● Exercise requirements:
Repeat everything from the line holding "for name, make" to the line holding "bpy.context.view_layer.update()", inclusive, exactly. Leave out the rest.

● Collected data:

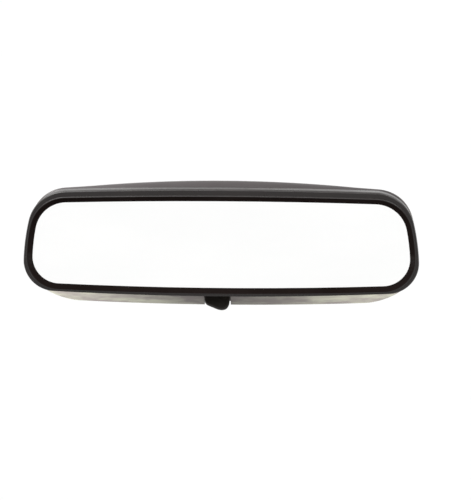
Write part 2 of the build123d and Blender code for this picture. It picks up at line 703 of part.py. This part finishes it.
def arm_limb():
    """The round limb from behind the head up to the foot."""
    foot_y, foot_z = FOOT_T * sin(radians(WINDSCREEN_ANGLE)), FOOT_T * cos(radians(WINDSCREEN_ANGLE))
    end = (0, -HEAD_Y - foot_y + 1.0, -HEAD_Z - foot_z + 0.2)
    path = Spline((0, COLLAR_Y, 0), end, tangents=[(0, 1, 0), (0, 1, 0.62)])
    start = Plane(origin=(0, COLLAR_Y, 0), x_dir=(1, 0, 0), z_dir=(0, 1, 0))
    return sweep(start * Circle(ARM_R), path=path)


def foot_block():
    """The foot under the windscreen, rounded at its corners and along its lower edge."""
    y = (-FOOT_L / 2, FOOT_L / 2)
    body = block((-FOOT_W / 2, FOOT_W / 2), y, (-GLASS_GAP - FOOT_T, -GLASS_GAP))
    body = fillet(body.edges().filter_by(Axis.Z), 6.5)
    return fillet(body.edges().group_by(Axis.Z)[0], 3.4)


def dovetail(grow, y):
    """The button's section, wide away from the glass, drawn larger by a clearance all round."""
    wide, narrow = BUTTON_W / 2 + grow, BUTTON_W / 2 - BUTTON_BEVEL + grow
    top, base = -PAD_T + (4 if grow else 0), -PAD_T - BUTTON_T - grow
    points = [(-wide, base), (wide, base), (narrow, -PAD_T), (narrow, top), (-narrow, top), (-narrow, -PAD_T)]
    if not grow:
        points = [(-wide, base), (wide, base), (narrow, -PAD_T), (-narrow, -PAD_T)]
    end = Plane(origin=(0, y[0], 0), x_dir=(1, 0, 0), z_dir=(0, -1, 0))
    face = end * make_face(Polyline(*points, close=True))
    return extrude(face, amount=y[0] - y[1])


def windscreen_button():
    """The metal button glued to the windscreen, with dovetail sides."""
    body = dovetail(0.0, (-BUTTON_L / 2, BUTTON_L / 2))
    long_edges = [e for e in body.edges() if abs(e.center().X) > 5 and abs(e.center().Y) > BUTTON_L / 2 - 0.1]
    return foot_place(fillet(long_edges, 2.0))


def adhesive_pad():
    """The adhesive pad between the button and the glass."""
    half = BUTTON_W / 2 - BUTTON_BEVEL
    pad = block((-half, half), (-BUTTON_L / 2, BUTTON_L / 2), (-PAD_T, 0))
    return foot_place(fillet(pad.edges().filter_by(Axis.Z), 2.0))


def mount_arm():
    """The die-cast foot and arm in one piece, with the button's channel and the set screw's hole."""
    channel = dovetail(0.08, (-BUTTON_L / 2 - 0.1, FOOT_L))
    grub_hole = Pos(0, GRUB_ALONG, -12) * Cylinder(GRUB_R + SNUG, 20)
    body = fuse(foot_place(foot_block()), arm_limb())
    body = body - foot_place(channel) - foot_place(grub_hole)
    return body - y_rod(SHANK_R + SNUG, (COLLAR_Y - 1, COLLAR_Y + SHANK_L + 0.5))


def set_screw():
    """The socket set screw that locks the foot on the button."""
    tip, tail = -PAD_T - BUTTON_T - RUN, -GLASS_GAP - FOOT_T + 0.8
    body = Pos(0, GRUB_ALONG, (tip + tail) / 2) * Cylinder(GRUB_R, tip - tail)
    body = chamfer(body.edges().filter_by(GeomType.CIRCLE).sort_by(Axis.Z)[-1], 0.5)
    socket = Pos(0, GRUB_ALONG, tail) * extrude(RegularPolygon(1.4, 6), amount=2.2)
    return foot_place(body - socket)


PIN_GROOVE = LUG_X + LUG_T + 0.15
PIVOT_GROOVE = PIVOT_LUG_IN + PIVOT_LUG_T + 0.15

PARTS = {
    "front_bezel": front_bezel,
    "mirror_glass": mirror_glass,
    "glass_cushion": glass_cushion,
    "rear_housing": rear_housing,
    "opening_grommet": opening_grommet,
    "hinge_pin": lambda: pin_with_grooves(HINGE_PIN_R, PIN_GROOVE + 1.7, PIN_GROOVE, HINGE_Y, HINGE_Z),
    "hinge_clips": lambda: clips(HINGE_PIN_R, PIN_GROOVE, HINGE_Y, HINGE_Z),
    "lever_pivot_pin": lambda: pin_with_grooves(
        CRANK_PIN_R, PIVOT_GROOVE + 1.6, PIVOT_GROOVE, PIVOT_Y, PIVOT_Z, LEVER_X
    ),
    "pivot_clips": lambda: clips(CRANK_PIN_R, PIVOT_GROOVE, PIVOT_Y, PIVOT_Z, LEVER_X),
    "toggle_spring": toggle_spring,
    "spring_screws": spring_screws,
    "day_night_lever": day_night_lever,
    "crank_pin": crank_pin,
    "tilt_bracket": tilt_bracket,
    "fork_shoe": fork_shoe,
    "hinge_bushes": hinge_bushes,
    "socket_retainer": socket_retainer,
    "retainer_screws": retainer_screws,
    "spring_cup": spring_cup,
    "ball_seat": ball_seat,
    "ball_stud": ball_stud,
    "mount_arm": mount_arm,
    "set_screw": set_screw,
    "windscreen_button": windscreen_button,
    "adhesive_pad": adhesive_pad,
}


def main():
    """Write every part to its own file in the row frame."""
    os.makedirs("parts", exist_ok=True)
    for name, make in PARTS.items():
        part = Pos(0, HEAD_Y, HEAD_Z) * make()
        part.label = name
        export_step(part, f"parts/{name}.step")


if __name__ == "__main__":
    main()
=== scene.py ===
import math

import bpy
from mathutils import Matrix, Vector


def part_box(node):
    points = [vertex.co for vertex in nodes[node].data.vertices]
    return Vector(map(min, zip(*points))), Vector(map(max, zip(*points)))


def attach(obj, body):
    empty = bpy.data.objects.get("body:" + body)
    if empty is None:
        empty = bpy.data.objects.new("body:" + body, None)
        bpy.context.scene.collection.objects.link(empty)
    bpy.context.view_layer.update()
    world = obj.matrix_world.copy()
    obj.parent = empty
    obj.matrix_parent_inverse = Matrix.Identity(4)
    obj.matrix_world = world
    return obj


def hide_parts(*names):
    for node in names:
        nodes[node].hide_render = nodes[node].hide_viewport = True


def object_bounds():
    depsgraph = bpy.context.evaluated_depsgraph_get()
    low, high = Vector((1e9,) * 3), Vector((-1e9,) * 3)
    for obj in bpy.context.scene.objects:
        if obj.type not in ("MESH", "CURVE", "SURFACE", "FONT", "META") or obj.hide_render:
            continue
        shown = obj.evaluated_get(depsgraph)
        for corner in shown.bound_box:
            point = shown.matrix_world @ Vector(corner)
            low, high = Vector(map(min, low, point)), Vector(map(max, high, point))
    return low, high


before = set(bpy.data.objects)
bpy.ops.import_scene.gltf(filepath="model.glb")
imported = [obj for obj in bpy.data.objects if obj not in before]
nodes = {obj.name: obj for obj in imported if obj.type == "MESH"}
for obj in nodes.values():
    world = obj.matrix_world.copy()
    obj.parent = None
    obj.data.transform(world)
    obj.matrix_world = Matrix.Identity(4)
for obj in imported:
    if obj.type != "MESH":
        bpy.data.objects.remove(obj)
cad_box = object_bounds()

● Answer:
    for name, make in PARTS.items():
        part = Pos(0, HEAD_Y, HEAD_Z) * make()
        part.label = name
        export_step(part, f"parts/{name}.step")


if __name__ == "__main__":
    main()
=== scene.py ===
import math

import bpy
from mathutils import Matrix, Vector


def part_box(node):
    points = [vertex.co for vertex in nodes[node].data.vertices]
    return Vector(map(min, zip(*points))), Vector(map(max, zip(*points)))


def attach(obj, body):
    empty = bpy.data.objects.get("body:" + body)
    if empty is None:
        empty = bpy.data.objects.new("body:" + body, None)
        bpy.context.scene.collection.objects.link(empty)
    bpy.context.view_layer.update()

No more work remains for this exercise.